The flotilla rendezvoused and sailed to Hermann Schoening. Once on board, they found the crew confined in their quarters, which had made things worse for them.

The Fort Erie Fire Department deployed two Zodiac rigid-hull inflatable rescue vessels and assisted in transferring 16 of the vessel’s 21 crewmembers to shore.

“We took some of them in with the Cooper but we are only licensed for six,” J.W. Cooper captain Craig Workman said. “I then stood standby with the Cooper and the Zodiacs ran some crewmembers in.”

Once ashore they were transported to four area hospitals after being examined by EMS. Canada Customs and Niagara Regional Police assisted in identification of the crewmembers, Cartwright said.

All 16 crewmembers were released from the hospital the next day, and Workman said he transported them back out to Hermann Schoening.

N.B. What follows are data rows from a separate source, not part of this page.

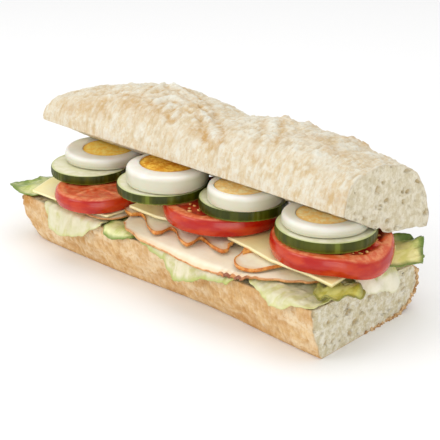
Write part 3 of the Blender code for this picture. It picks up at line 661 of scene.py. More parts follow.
def cucumberShape(seed):
    def shape(radius, z, side, share, turn, top, thick):
        q = aroundAxis(radius, turn, z)
        seedZone = smooth(0.66, 0.56, share + 0.04 * np.sin(3 * turn + seed))
        spoke = np.abs(np.sin(1.5 * turn + seed))
        seeds = holes(q * [1, 1, 0.01], (5.2, 3.6, 4.0), seed + 5, 0.7, 0.2, 0.36)
        seeds = seeds * smooth(0.2, 0.3, share) * seedZone
        z = z - top * (0.16 * seedZone * smooth(0.05, 0.25, spoke)) + top * 0.22 * np.sqrt(seeds)
        z = z + top * 0.04 * lumps(q, 1.8, seed + 1, 2)
        flutes = 0.10 * np.sin(turn * 46 + 2 * np.sin(turn * 5 + seed)) * smooth(0.9, 1.0, side)
        stripes = 0.5 + 0.5 * lumps(aroundAxis(9.0, turn, 0 * z), 1.7, seed + 8, 3)
        return radius + side * flutes, z, {
            "skin": smooth(0.1, 0.5, side), "share": np.minimum(share, 1.0), "seed": seeds * top,
            "core": seedZone * top, "low": z / thick, "turn": stripes}
    return shape


def cucumberFinish(look):
    f = Finish("cucumberFlesh", 0.4, 0.2)
    flesh = f.shade(f.noise(4.0, 4.0), 0.35, 0.7, *look["flesh"])
    flesh = f.mix(f.times(f.trait("core"), 0.5), flesh, look["core"])
    flesh = f.shade(f.trait("seed"), 0.1, 0.6, flesh, look["seed"], 0.6)
    flesh = f.shade(f.trait("share"), 0.90, 0.985, flesh, look["underSkin"], 0.6)
    skin = f.shade(f.trait("turn"), 0.25, 0.8, *look["skin"])
    skin = f.shade(f.trait("turn"), 0.76, 0.95, skin, look["stripe"], 0.5)
    skin = f.shade(f.trait("low"), 0.22, 0.0, skin, look["foot"], 0.5)
    f.colour(f.mix(f.trait("skin"), flesh, skin))
    f.bump(f.noise(1.1, 3.0), 0.08, 0.5)
    f.coat(0.07, 0.2)
    return f.mat


tomatoFlesh = tomatoFinish(tomato)
seedSpots = []
for n, (spot, cut, sags) in enumerate(zip(rounds["tomato"], tomato["cuts"], tomato["sags"]), 1):
    points, traits = discPiece(f"tomato{n}", f"tomato_{n}", spot, tomato, tomatoShape(3 + 4 * n, *cut),
                               tomatoFlesh, sags)
    wet = points[(traits["flesh"] < 0.35)]
    seedSpots.append(wet[np.random.default_rng(n).permutation(len(wet))[:len(wet) // tomato["everySeed"]]])
cucumberFlesh = cucumberFinish(cucumber)
for n, spot in enumerate(rounds["cucumber"], 1):
    discPiece(f"cucumber{n}", f"cucumber_{n}", spot, cucumber, cucumberShape(5 + 3 * n), cucumberFlesh)
print("tomato and cucumber made")


# Egg slices, a ring of white round each yolk

egg = {
    "turns": 180, "rim": 2.3, "foot": 1.2, "lobe": 0.01, "white": (rgb(230, 227, 216), rgb(238, 236, 230)),
    # the side colour, greyer and greener down the white's side, is painted shade with a painted greenish
    # reflection from the cucumber below
    "side": rgb(194, 191, 163),
}
yolk = {
    "spots": [(-69.6, -1.6, 14.0), (-11.0, -12.3, 15.2), (35.9, -10.4, 13.2), (83.2, -6.7, 13.0)],
    "gap": 0.15, "lower": 0.1, "lobe": 0.004, "rim": 0.3, "bulge": 0.0, "turns": 120, "faceSteps": 36,
    "sideSteps": 6,
    # Yolks 1, 3 and 4 take brightened copies of the yolk colours: painted light against the lid's shade over
    # them. Yolk 2 keeps the deeper tones.
    "yolkPaintedLit": (rgb(254, 206, 80), rgb(255, 230, 132), rgb(248, 188, 70)),  # deep, light and edge
    "yolkDeep": (rgb(216, 140, 14), rgb(250, 206, 84), rgb(206, 150, 36)),
    "yolkPalePaintedLit": (rgb(255, 212, 128), rgb(255, 238, 184), rgb(244, 194, 104)),
    "looks": ["yolkPaintedLit", "yolkDeep", "yolkPalePaintedLit", "yolkPalePaintedLit"],
}


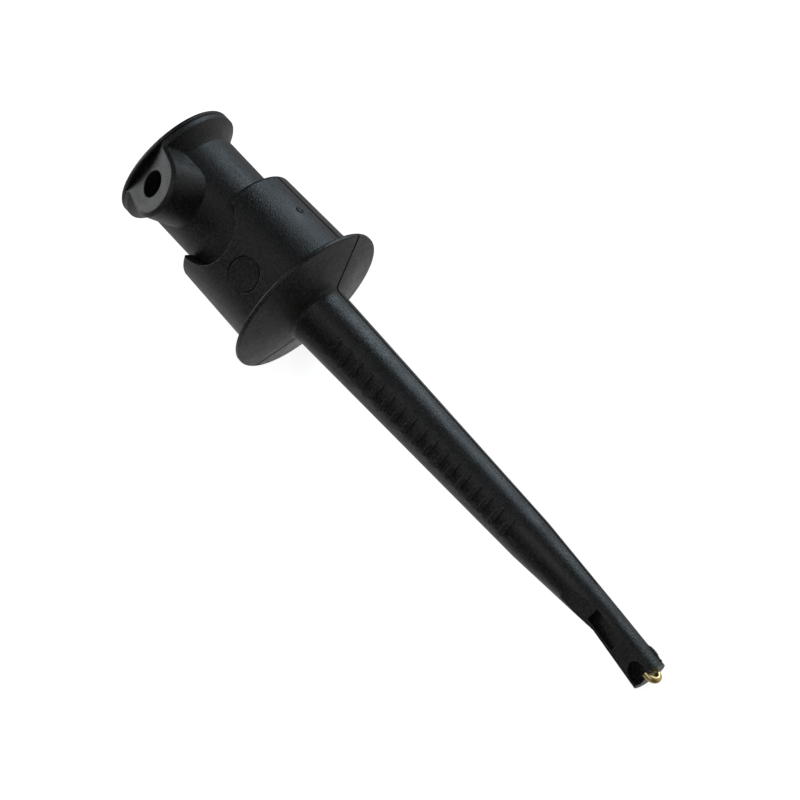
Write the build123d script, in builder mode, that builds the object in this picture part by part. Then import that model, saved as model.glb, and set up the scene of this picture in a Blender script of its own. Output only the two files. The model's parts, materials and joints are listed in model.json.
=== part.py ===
"""A plunger-action hook test clip for an electronics bench: a slim two-piece nylon body with a sprung
plunger in its barrel. Pressing the plunger pushes a gold-plated wire hook out of the bent nose.

Sizes are in millimetres. Distances called "..._AT" run along the clip's axis from the thumb face
towards the tip. The clip lies as it rests on a bench, on its finger flange and its nose.
"""
from build123d import *

import os
from math import atan2, cos, radians, sin, tan

# Thumb end: a cap over the plunger's own flange
THUMB_R = 5.38
CAP_RIM = 0.42
CAP_ROUND = 0.28
DISH_R = 3.9
DISH_DEPTH = 0.22
DISH_SLOPE = 0.35
THUMB_FLANGE_END = 0.93
WAIST_AT = 2.15
GROOVE = 0.07

# Plunger
PLUNGER_R = 4.2
CHAMBER_R = 3.0
CHAMBER_END = 6.0
WEB_END = 7.0
POCKET_R = 3.15
SKIRT_AT = 10.9
SKIRT_CHAMFER = 0.3
SPIGOT_END = 1.4

# Wire boss on the plunger, leaning back towards the thumb face
BOSS_TURN = radians(3)
BOSS_LEAN = radians(29)
BOSS_AT = 2.36
BOSS_OFF_AXIS = 5.7
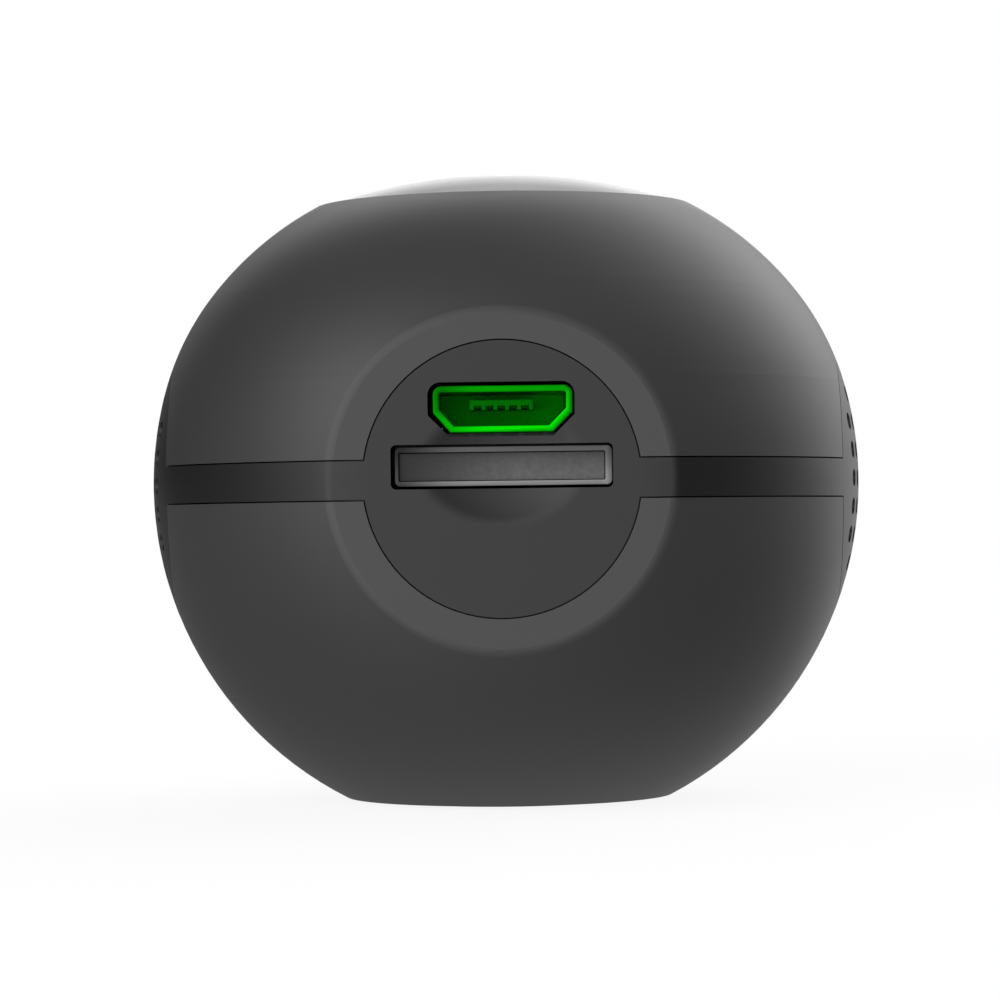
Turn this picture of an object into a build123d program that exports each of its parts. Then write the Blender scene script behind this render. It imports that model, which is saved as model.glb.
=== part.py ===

The ship sailed away Dec. 23 after it met conditions set by Transport Canada, including a promise to seal leakage points permanently at Montreal and to monitor the health of crewmembers and the levels of gas on the ship, said Transport Canada spokeswoman Pamela Mintern. The crew was examined again upon arrival in Montreal, and one crewman with high levels of phosphine in his system was sent home.

Thomas Nintemann, head of Intersee’s legal and insurance department, said all of the crewmembers recovered, with no long-term adverse health effects. The air-quality problem aboard the ship was resolved, he said without providing specifics. “The situation is solved,” Nintemann said.

Cartwright said the lake conditions aided in the unusual rescue.

“It was done through thinking out a process of getting the crew off the ship as fast as possible without potential problems for the rescuers,” he said. “It was a relatively cool night, but it was calm. The weather conditions were ideal to do something like that.”